In 1975, the US Congress passed the Home Mortgage Disclosure Act. This act is further implemented by the Federal Reserve Board. This act requires mortgage lenders to disclose to the public, reports on public loan data.
There is a need to disclose mortgage data so that the community can be sure that the lenders are addressing the housing needs. With this data, the government can identify the home mortgage needs of individuals in a community. Also, reports on mortgage data can help the government decide if public funds are needed to finance the housing needs of people. With the mortgage data disclosed to the public, unfair practices and discriminating lending patterns can be identified.
Disclosure of public mortgage information is not only very useful to government agencies.
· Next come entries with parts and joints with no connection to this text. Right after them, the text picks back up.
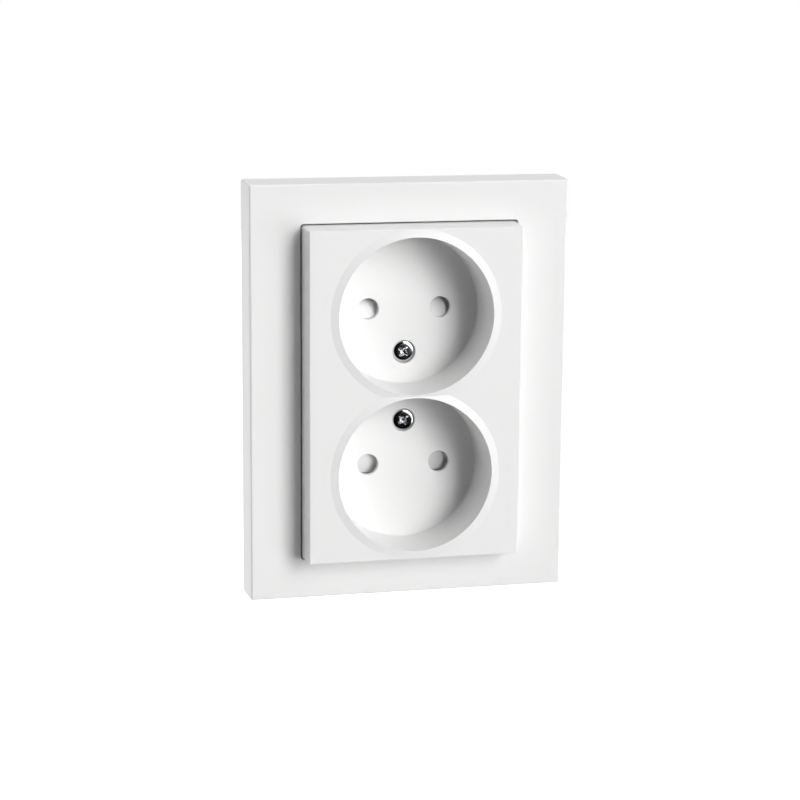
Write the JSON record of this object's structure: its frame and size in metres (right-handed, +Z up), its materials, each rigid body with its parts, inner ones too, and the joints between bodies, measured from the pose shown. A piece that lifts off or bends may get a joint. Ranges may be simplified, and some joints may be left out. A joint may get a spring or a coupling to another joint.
{
  "type": "double wall socket",
  "caption": "Flush double wall socket with round plug cups, shuttered pin holes, a square-cornered cover frame and a contact insert for a wall box.",
  "frame": {"origin": "centre of the wall screws, on the wall plane behind the cover", "axes": "+X right as seen from the room, +Y into the wall, +Z up"},
  "size_m": [0.0836, 0.0434, 0.1082],
  "materials": {
    "white_cover": "moulded thermoplastic, satin gloss, white",
    "shutter_white": "moulded thermoplastic, matt, white",
    "retainer_plastic": "moulded thermoplastic, matt, grey",
    "insert_plastic": "moulded polyamide, matt, light grey",
    "button_plastic": "moulded thermoplastic, matt, orange",
    "screw_chrome": "bright plated steel",
    "zinc_sheet": "zinc-plated pressed sheet",
    "spring_steel": "drawn stainless spring wire and strip",
    "rivet_steel": "zinc-plated, rolled over",
    "contact_brass": "stamped and turned brass"
  },
  "bodies": {
    "socket": {"cover_frame": "white_cover", "centre_plate": "white_cover", "cover_screws": "screw_chrome", "upper_shutter_spring": "spring_steel", "lower_shutter_spring": "spring_steel", "upper_shutter_retainer": "retainer_plastic", "lower_shutter_retainer": "retainer_plastic", "support_frame": "zinc_sheet", "insert_cover": "insert_plastic", "insert_housing": "insert_plastic", "live_busbar": "contact_brass", "neutral_busbar": "contact_brass", "threaded_inserts": "contact_brass", "live_upper_clamp_spring": "spring_steel", "live_lower_clamp_spring": "spring_steel", "neutral_upper_clamp_spring": "spring_steel", "neutral_lower_clamp_spring": "spring_steel", "rivets": "rivet_steel"},
    "upper_shutter": {"upper_shutter": "shutter_white"},
    "lower_shutter": {"lower_shutter": "shutter_white"},
    "live_release_button": {"live_release_button": "button_plastic"},
    "neutral_release_button": {"neutral_release_button": "button_plastic"}
  },
  "joints": [
    {"name": "upper_shutter_slide", "type": "slide", "parent": "socket", "child": "upper_shutter", "axis": [0, 0, -1], "range_m": [0, 0.0056], "stiffness_N_per_m": 90, "springref_m": -0.005, "deforming": ["upper_shutter_spring"]},
    {"name": "lower_shutter_slide", "type": "slide", "parent": "socket", "child": "lower_shutter", "axis": [0, 0, 1], "range_m": [0, 0.0056], "stiffness_N_per_m": 90, "springref_m": -0.005, "deforming": ["lower_shutter_spring"]},
    {"name": "live_release_slide", "type": "slide", "parent": "socket", "child": "live_release_button", "axis": [0, -1, 0], "range_m": [0, 0.0018], "stiffness_N_per_m": 1500, "springref_m": -0.0005, "deforming": ["live_upper_clamp_spring", "live_lower_clamp_spring"]},
    {"name": "neutral_release_slide", "type": "slide", "parent": "socket", "child": "neutral_release_button", "axis": [0, -1, 0], "range_m": [0, 0.0018], "stiffness_N_per_m": 1500, "springref_m": -0.0005, "deforming": ["neutral_upper_clamp_spring", "neutral_lower_clamp_spring"]}
  ]
}
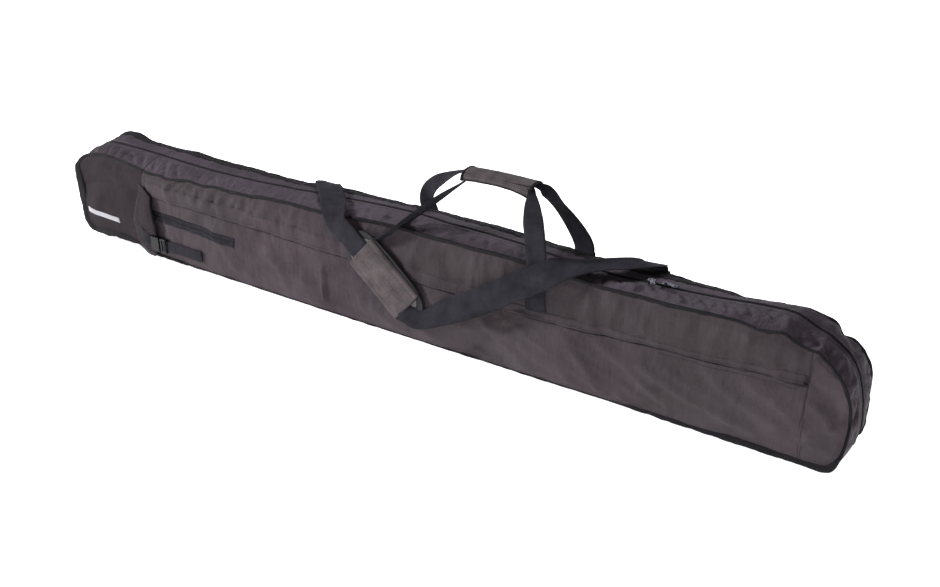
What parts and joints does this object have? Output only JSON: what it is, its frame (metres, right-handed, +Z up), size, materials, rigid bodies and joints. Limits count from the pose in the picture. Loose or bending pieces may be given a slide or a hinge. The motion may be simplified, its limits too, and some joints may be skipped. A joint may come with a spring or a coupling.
{
  "type": "ski bag",
  "caption": "Long soft-sided bag for skis, with a zip along its top, carrying handles, a padded shoulder strap and an end section that lets out.",
  "frame": {"origin": "centre of the flat base, half way along the bag's 1750 mm body", "axes": "+X along the bag towards its rounded tip, -Y towards the face with the pockets and shoulder pad, +Z up"},
  "size_m": [1.751, 0.1888, 0.3425],
  "materials": {
    "body_fabric": "tightly woven, faintly ribbed polyester, dark warm charcoal",
    "body_fabric_light": "the same cloth on the gussets, slightly bluer",
    "end_fabric": "smooth coated cloth of the end section",
    "binding": "black woven edge tape",
    "zip_tape": "black zip tape and nylon coil",
    "webbing": "dark slate polyester webbing",
    "lining": "plain inner cloth",
    "pad_rubber": "dark moulded non-slip foam rubber",
    "grip_cloth": "ribbed brown-grey grip cloth",
    "pull_metal": "satin nickel",
    "black_plastic": "satin black acetal",
    "black_metal": "black enamelled slider",
    "reflective": "plain pale reflective tape"
  },
  "bodies": {
    "bag": {"upper_panel": "body_fabric", "pocket_panel": "body_fabric", "tip_panel": "body_fabric", "back_panel": "body_fabric", "bottom_gusset": "body_fabric_light", "front_gusset": "body_fabric_light", "back_gusset": "body_fabric_light", "front_binding": "binding", "back_binding": "binding", "zip_tape_front": "zip_tape", "zip_tape_back": "zip_tape", "pocket_zip": "zip_tape", "pocket_flap": "body_fabric", "pocket_bag": "lining", "accessory_zip": "zip_tape", "accessory_bag": "lining", "extension_sleeve": "lining", "handle_legs_front": "webbing", "handle_legs_back": "webbing", "handle_loop_front": "webbing", "handle_loop_back": "webbing", "cinch_webbing": "webbing", "buckle_male": "black_plastic", "strap_end_left": "webbing", "strap_end_right": "webbing", "ring_tabs": "webbing", "snap_hook_left": "black_plastic", "snap_hook_right": "black_plastic"},
    "hook_gate_left": {"hook_gate_left": "black_plastic"},
    "hook_gate_right": {"hook_gate_right": "black_plastic"},
    "d_ring_left": {"d_ring_left": "black_plastic"},
    "d_ring_right": {"d_ring_right": "black_plastic"},
    "main_slider_left": {"main_slider_left": "pull_metal"},
    "main_pull_left": {"main_pull_left": "pull_metal"},
    "main_slider_right": {"main_slider_right": "pull_metal"},
    "main_pull_right": {"main_pull_right": "pull_metal"},
    "pocket_slider": {"pocket_slider": "black_metal", "pocket_pull": "black_metal"},
    "accessory_slider": {"accessory_slider": "black_metal"},
    "accessory_pull": {"accessory_pull": "black_metal"},
    "end_section": {"end_front_panel": "end_fabric", "end_back_panel": "end_fabric", "end_cap": "body_fabric_light", "end_gusset_front": "body_fabric_light", "end_gusset_back": "body_fabric_light", "end_binding_front": "binding", "end_binding_back": "binding", "end_zip_tapes": "zip_tape", "pleat_fold": "end_fabric", "reflective_strip": "reflective", "cinch_webbing_end": "webbing", "buckle_female": "black_plastic"},
    "buckle_arm_upper": {"buckle_arm_upper": "black_plastic"},
    "buckle_arm_lower": {"buckle_arm_lower": "black_plastic"},
    "shoulder_strap": {"shoulder_strap": "webbing"},
    "shoulder_pad": {"pad_base": "pad_rubber", "pad_cover": "grip_cloth"},
    "carry_handle": {"handle_wrap": "grip_cloth"}
  },
  "joints": [
    {"name": "length_extension", "type": "slide", "parent": "bag", "child": "end_section", "axis": [-1, 0, 0], "range_m": [0, 0.15]},
    {"name": "buckle_release", "type": "hinge", "parent": "bag", "child": "buckle_arm_upper", "pos_m": [-0.6125, -0.0745, 0.0548], "axis": [0, -1, 0], "range_deg": [0, 6], "stiffness_Nm_per_rad": 0.02},
    {"name": "buckle_release_lower", "type": "hinge", "parent": "bag", "child": "buckle_arm_lower", "pos_m": [-0.6125, -0.0745, 0.0332], "axis": [0, -1, 0], "range_deg": [-6, 0], "stiffness_Nm_per_rad": 0.02},
    {"name": "strap_swing", "type": "hinge", "parent": "bag", "child": "shoulder_strap", "pos_m": [0, 0.062, 0.223], "axis": [-1, 0, 0], "range_deg": [0, 100]},
    {"name": "pad_slide", "type": "slide", "parent": "shoulder_strap", "child": "shoulder_pad", "axis": [0.757, 0, -0.6534], "range_m": [-0.02, 0.02]},
    {"name": "main_zip_left", "type": "slide", "parent": "bag", "child": "main_slider_left", "axis": [-1, 0, 0], "range_m": [0, 1.1]},
    {"name": "main_pull_left_swing", "type": "hinge", "parent": "main_slider_left", "child": "main_pull_left", "pos_m": [0.512, 0, 0.2244], "axis": [-0.866, -0.5, 0], "range_deg": [0, 120]},
    {"name": "main_zip_right", "type": "slide", "parent": "bag", "child": "main_slider_right", "axis": [1, 0, 0], "range_m": [0, 0.2]},
    {"name": "main_pull_right_swing", "type": "hinge", "parent": "main_slider_right", "child": "main_pull_right", "pos_m": [0.538, 0, 0.2244], "axis": [-0.342, -0.9397, 0], "range_deg": [0, 120]},
    {"name": "pocket_zip_slide", "type": "slide", "parent": "bag", "child": "pocket_slider", "axis": [-1, 0, -0.0052], "range_m": [0, 1.38]},
    {"name": "accessory_zip_slide", "type": "slide", "parent": "bag", "child": "accessory_slider", "axis": [1, 0, 0], "range_m": [0, 0.22]},
    {"name": "accessory_pull_swing", "type": "hinge", "parent": "accessory_slider", "child": "accessory_pull", "pos_m": [-0.635, -0.0644, 0.1], "axis": [0, 0, -1], "range_deg": [0, 120]},
    {"name": "handle_drop", "type": "slide", "parent": "bag", "child": "carry_handle", "axis": [0, 0, -1], "range_m": [0, 0.08], "deforming": ["handle_loop_front", "handle_loop_back"]},
    {"name": "hook_gate_left_open", "type": "hinge", "parent": "bag", "child": "hook_gate_left", "pos_m": [-0.23, 0.0879, 0.1572], "axis": [-1, 0, 0], "range_deg": [0, 22], "stiffness_Nm_per_rad": 0.01, "springref_deg": -11.46},
    {"name": "hook_gate_right_open", "type": "hinge", "parent": "bag", "child": "hook_gate_right", "pos_m": [0.488, 0.0879, 0.1572], "axis": [-1, 0, 0], "range_deg": [0, 22], "stiffness_Nm_per_rad": 0.01, "springref_deg": -11.46},
    {"name": "d_ring_left_swing", "type": "hinge", "parent": "bag", "child": "d_ring_left", "pos_m": [-0.23, 0.066, 0.12], "axis": [-1, 0, 0], "range_deg": [-4, 4]},
    {"name": "d_ring_right_swing", "type": "hinge", "parent": "bag", "child": "d_ring_right", "pos_m": [0.488, 0.066, 0.12], "axis": [-1, 0, 0], "range_deg": [-4, 4]}
  ],
  "couplings": [
    {"joint": "buckle_release_lower", "follows": "buckle_release", "ratio": -1}
  ]
}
This information can help potential investors, prospective home owners and real estate agents identify the pertinent loan data such as housing sales and interest rates in a specific area.
But the enactment of the Home Mortgage Disclosure Act does not require individuals to disclose information about their gender and ethnicity. But borrowers are still encouraged to do so because it can be very helpful in analyzing mortgage information.
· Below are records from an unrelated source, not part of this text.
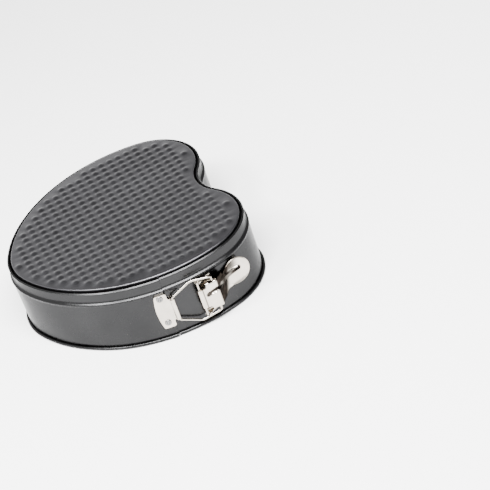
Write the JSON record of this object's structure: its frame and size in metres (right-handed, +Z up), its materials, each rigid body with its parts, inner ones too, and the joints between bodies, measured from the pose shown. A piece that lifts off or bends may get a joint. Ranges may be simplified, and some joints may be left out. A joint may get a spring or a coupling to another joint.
{
  "type": "springform pan",
  "caption": "Heart-shaped springform cake pan lying upside down: coated band with rolled rim, loose dimpled base plate, and an over-centre latch with bail wire and thumb lever.",
  "frame": {"origin": "centre of the outside box, on the plane of the rolled rim that the pan lies on", "axes": "+Z up, out of the underside of the base; +X along the heart's axis from the tip to the notch; -Y towards the side with the latch"},
  "size_m": [0.2244, 0.251, 0.068],
  "materials": {
    "band_coating": "satin dark grey non-stick coating, faintly metallic",
    "base_coating": "satin dark grey non-stick coating on a dimpled plate",
    "latch_nickel": "bright nickel-plated spring steel, lightly worn"
  },
  "bodies": {
    "band": {"band": "band_coating", "anchor_plate": "latch_nickel", "anchor_rivets": "latch_nickel"},
    "latch_end": {"hinge_bracket": "latch_nickel", "bracket_rivets": "latch_nickel", "hinge_pin": "latch_nickel"},
    "lever": {"lever": "latch_nickel"},
    "bail": {"bail_wire": "latch_nickel"},
    "base": {"base_plate": "base_coating"}
  },
  "joints": [
    {"name": "band_spread", "type": "hinge", "parent": "band", "child": "latch_end", "pos_m": [0.02849, 0.12275, 0], "axis": [0, 0, 1], "range_deg": [0, 2.37], "deforming": ["band"]},
    {"name": "lever_swing", "type": "hinge", "parent": "latch_end", "child": "lever", "pos_m": [0.0318, -0.12216, 0.031], "axis": [0, 0, -1], "range_deg": [0, 90]},
    {"name": "bail_swing", "type": "hinge", "parent": "band", "child": "bail", "pos_m": [0.0062, -0.11767, 0.031], "axis": [0, 0, -1], "range_deg": [0, 19]},
    {"name": "base_lift", "type": "slide", "parent": "band", "child": "base", "axis": [0, 0, 1], "range_m": [0, 0.08]}
  ],
  "couplings": [
    {"joint": "band_spread", "follows": "lever_swing", "ratio": 0.02617},
    {"joint": "bail_swing", "follows": "lever_swing", "ratio": 0.21007}
  ]
}
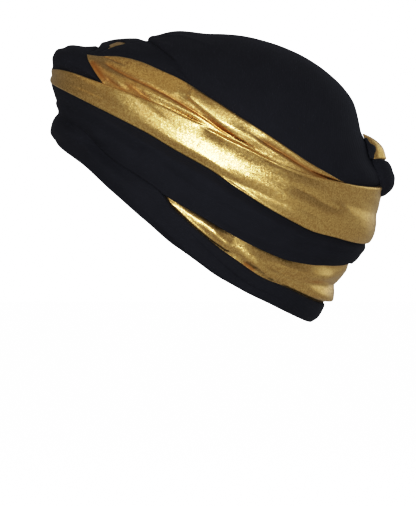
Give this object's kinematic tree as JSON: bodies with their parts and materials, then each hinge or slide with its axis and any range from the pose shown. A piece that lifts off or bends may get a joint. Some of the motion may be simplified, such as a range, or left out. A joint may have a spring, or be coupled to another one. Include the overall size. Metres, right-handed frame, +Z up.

The Home Mortgage Disclosure Act keeps an eye on the lending practices. If a lender is found out to be turning down loans for reasons such as gender and race, then the full force of the law will be dealt upon them. Discrimination and unfair lending practices are prohibited by the Home Mortgage Disclosure Act.
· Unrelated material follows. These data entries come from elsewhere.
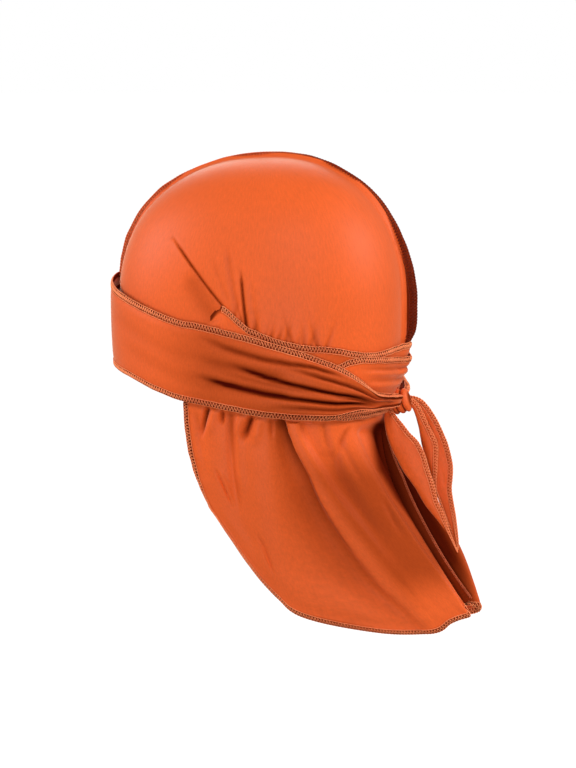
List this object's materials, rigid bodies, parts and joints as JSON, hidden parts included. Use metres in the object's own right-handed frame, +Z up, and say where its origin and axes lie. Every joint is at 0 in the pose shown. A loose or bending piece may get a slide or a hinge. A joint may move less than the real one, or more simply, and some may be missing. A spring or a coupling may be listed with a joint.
{
  "type": "durag",
  "caption": "Stretch-knit durag with a standing centre seam, ties wound round the head and knotted at the nape, and a cape hanging behind.",
  "frame": {"origin": "middle of the head inside the cap, at the level where the head is widest", "axes": "+Z up along the standing head, -Y towards the face, +X towards the wearer's left"},
  "size_m": [0.1622, 0.2592, 0.3261],
  "materials": {
    "knit": "soft low sheen",
    "serging": "matte thread"
  },
  "bodies": {
    "root": {"panel_left": "knit", "panel_right": "knit", "crown_seam": "serging", "cape_seam": "serging", "strap_left_first_turn": "knit", "strap_right_first_turn": "knit", "strap_left_last_turn": "knit", "strap_right_last_turn": "knit", "knot": "knit", "strap_left_tail": "knit", "strap_right_tail": "knit"}
  },
  "joints": []
}
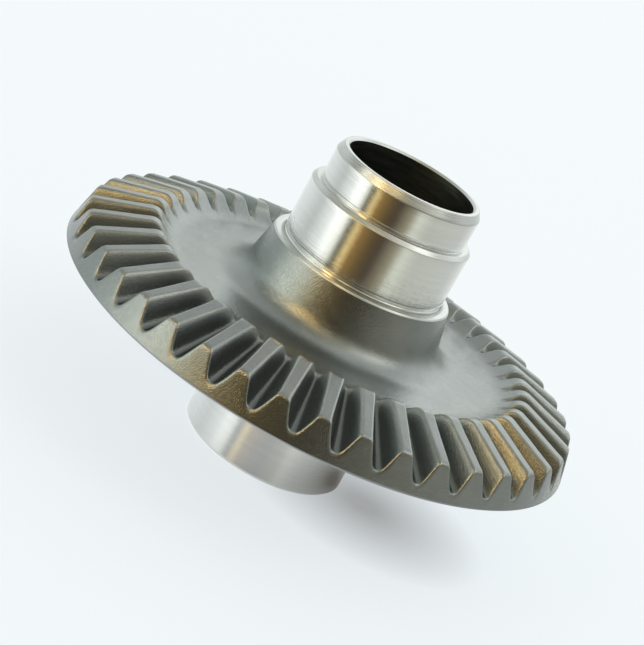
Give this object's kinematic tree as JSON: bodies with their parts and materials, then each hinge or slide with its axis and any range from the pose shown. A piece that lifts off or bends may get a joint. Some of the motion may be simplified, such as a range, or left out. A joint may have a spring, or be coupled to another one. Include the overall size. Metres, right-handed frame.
{
  "type": "bevel crown gear on stepped hub tube",
  "caption": "Straight-tooth bevel crown wheel with a dished web and drafted boss, on a ground hub tube with bearing and seal journals and a splined bore.",
  "frame": {"origin": "centre of the hub tube's lower end face, on the gear axis", "axes": "+Z along the gear axis, from the plain back of the wheel to its toothed side; the wheel turns about Z; one tooth gap is centred on +X"},
  "size_m": [0.159, 0.159, 0.093],
  "materials": {
    "forged_steel": "shot-blasted dark grey forging",
    "ground_steel": "ground bright"
  },
  "bodies": {
    "root": {"crown_wheel": "forged_steel", "hub_tube": "ground_steel"}
  },
  "joints": []
}
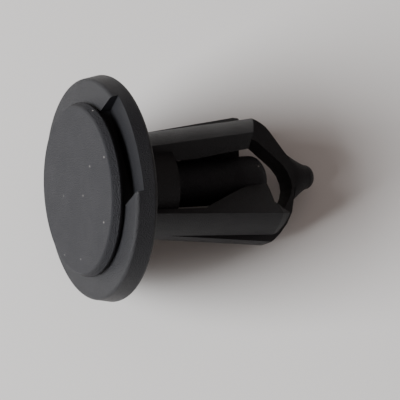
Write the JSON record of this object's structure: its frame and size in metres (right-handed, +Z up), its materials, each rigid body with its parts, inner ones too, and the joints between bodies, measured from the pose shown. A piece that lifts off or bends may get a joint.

The Federal Reserve Board can also identify discrimination by reviewing the trend in approved loan applications. If it can be seen that loans are being granted to certain individuals on a neighborhood only, then an unfair lending practices may be happening. This illegal practice is called redlining. Also, if a lender seems to grant loans to a small number of people from a certain race, then they can be suspected of redlining.
The Home Mortgage Disclosure Act does not only cover initial mortgage loan applications. Information on second mortgage and refinance loan schemes should also be reported. The only exception for this is the equity line of credit. Reporting information about this is optional.
Information about home mortgage can be gathered from the lenders. Reporting of lending practices to the Federal Reserve Board is the sole responsibility of the lenders. Compliance with the ruling of the board will make sure that granting of loans is fair and just.